When these elements are aligned, outcomes become more durable and value, for both the environment and society, becomes real.

Why Function Matters

Functioning ecosystems do more than deliver environmental benefits. They also underpin productivity, resilience and economic performance.

When landscapes function:

  • Carbon is naturally stored in soils and vegetation,

  • Water is filtered, retained and used more efficiently,

  • Erosion and sediment loss are reduced,

  • Biodiversity returns through healthier habitat systems,

  • Agricultural productivity can improve,

  • Communities become more resilient to drought, flood and climate stress.

This is why Verterra believes environmental markets should be seen as an enabler of better systems, not a substitute for them.

Markets can help fund the transition. But ecological performance is what makes that transition successful.

Addressing the Two Biggest Questions About Markets

Environmental markets often attract two legitimate questions:

A revegetated and repaired riparian zone

1. Are the outcomes genuinely beneficial for nature?

This depends on project design.

If actions fail to address the real constraints within a landscape, short-term metrics may be achieved without creating long-term ecological improvement.

That is why system thinking matters.

A Verterra engineer carrying out soil sampling to measure outcomes

2. Are the claimed outcomes actually being delivered?

This depends on evidence.

Without rigorous baselines, transparent monitoring and defensible measurement, trust is weakened.

That is why performance verification matters.

These are not reasons to dismiss markets. They are reasons to improve how projects are conceived, delivered and measured.

The Role of Ecological Engineering

At Verterra, we work where environmental needs and societal needs intersect.

Our ecological engineering approach brings together science, design and practical delivery to solve real-world landscape challenges.

That means understanding:

  • What is limiting performance today?

  • What interventions will create meaningful change?

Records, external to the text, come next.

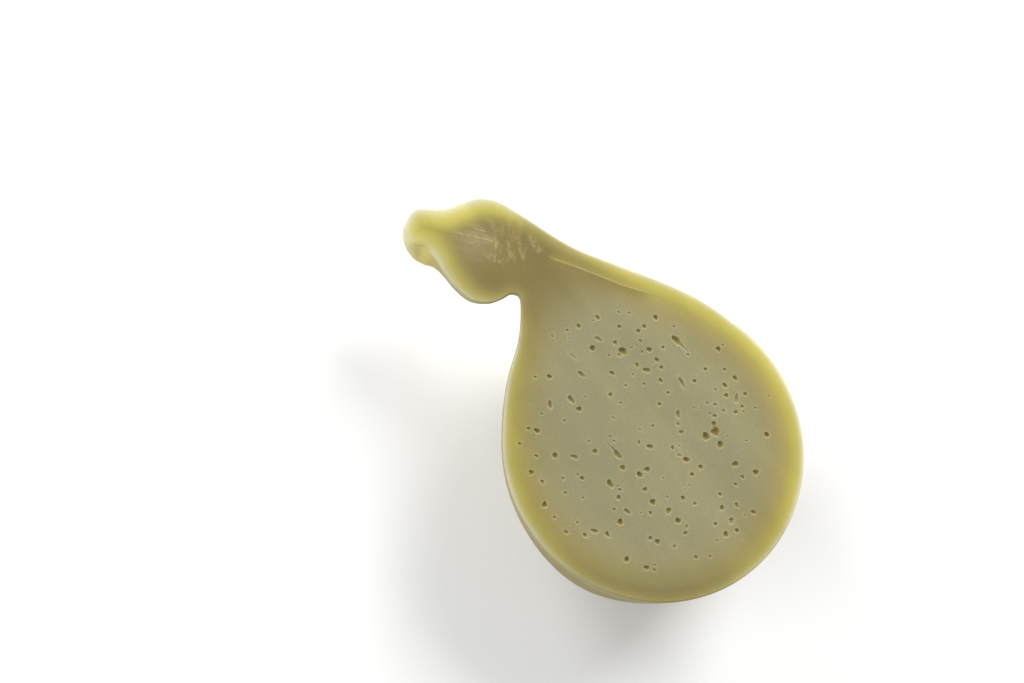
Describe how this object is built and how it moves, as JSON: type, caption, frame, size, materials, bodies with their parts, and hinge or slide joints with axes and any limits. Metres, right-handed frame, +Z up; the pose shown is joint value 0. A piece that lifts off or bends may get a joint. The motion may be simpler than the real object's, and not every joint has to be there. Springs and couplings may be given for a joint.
{
  "type": "half of an aged caciocavallo",
  "caption": "Half of an aged pear-shaped stretched-curd cheese, cut lengthwise through its head and neck, lying cut face up to show the pale paste and its small eyes.",
  "frame": {"origin": "under the middle of the cheese's box, on the surface that it lies on", "axes": "+X runs from the head to the bulb's far end, +Y across the cut face, +Z up out of the cut face"},
  "size_m": [0.2276, 0.1426, 0.0668],
  "materials": {
    "aged_cheese": "satin cheese paste with a thin smooth rind"
  },
  "bodies": {
    "root": {"half_cheese": "aged_cheese"}
  },
  "joints": []
}
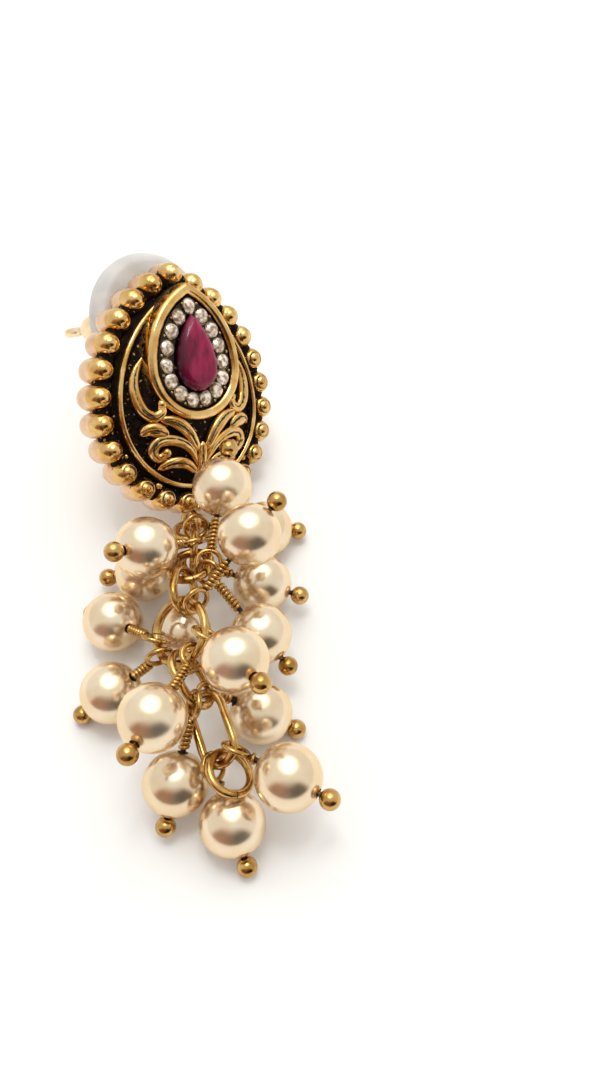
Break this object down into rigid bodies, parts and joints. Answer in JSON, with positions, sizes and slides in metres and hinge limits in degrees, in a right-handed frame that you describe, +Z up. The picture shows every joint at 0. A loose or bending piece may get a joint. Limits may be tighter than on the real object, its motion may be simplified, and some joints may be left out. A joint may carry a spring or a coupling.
{
  "type": "drop earring",
  "caption": "Drop earring in antique gold: beaded teardrop medallion with a red pear-shaped stone, ear post with push-on clutch, and a ring chain hung with pearls on ball-ended pins.",
  "frame": {"origin": "centre of the bounding box, on the surface that the earring lies on", "axes": "+Z up from the surface; +Y from the free end of the pearl chain towards the medallion; +X to the right, seen with the medallion at the far end"},
  "size_m": [0.0312, 0.0616, 0.0217],
  "materials": {
    "antique_gold": "polished high spots over a dark patina",
    "wire_gold": "polished",
    "pale_gold": "polished",
    "dark_tray": "blackened, with clear stones",
    "ruby_red": "polished facets",
    "pearl_cream": "pearl lustre",
    "milky_silicone": "translucent satin"
  },
  "bodies": {
    "earring": {"medallion": "antique_gold", "halo_setting": "dark_tray", "ruby_stone": "ruby_red", "link_1": "wire_gold", "link_2": "wire_gold", "link_3": "wire_gold", "link_4": "wire_gold", "link_5": "wire_gold", "link_6": "wire_gold", "link_7": "wire_gold", "link_8": "wire_gold", "pearl_a": "pearl_cream", "pearl_b": "pearl_cream", "pearl_c": "pearl_cream", "pearl_d": "pearl_cream", "pearl_e": "pearl_cream", "pearl_f": "pearl_cream", "pearl_g": "pearl_cream", "pearl_h": "pearl_cream", "pearl_i": "pearl_cream", "pearl_j": "pearl_cream", "pearl_k": "pearl_cream", "pearl_l": "pearl_cream", "pearl_m": "pearl_cream", "pearl_n": "pearl_cream", "pearl_o": "pearl_cream", "pearl_p": "pearl_cream", "head_pin_a": "wire_gold", "head_pin_b": "wire_gold", "head_pin_c": "wire_gold", "head_pin_d": "wire_gold", "head_pin_e": "wire_gold", "head_pin_f": "wire_gold", "head_pin_g": "wire_gold", "head_pin_h": "wire_gold", "head_pin_i": "wire_gold", "head_pin_j": "wire_gold", "head_pin_k": "wire_gold", "head_pin_l": "wire_gold", "head_pin_m": "wire_gold", "head_pin_n": "wire_gold", "head_pin_o": "wire_gold", "head_pin_p": "wire_gold"},
    "clutch": {"clutch_disc": "milky_silicone", "clutch_barrel": "pale_gold"}
  },
  "joints": [
    {"name": "clutch_slide", "type": "slide", "parent": "earring", "child": "clutch", "axis": [-0.7903, 0.354, -0.5001], "range_m": [-0.0001, 0.014]}
  ]
}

  • How can we balance environmental gains with productive land use, infrastructure needs or community outcomes?

  • How can measure results over time?

By restoring system functionality, we help create projects that are better for nature, better for people, more resilient over time, and more credible in market settings.

Because the strongest environmental projects are those that work ecologically, socially and economically.

If It Can’t Be Measured, It Can’t Be Trusted

As environmental markets mature, trust will be one of their most valuable assets. But trust requires more than good intentions. It requires outcomes that are measurable, transparent, defensible and repeatable.

If a project claims to store carbon, improve biodiversity or reduce sediment loss, those claims must be backed by evidence. And if outcomes are to be recognised or traded, they must stand up to scrutiny.

This is where robust monitoring, spatial analytics and performance verification become essential.

Because if it can’t be measured and defended, it can’t be trusted - or traded.

A Better Way Forward

Australia does not need to choose between markets and ecology - we need both. So it goes without saying that we need mechanisms that fund action, but we also need solutions that restore functioning ecosystems that are capable of delivering long-term value.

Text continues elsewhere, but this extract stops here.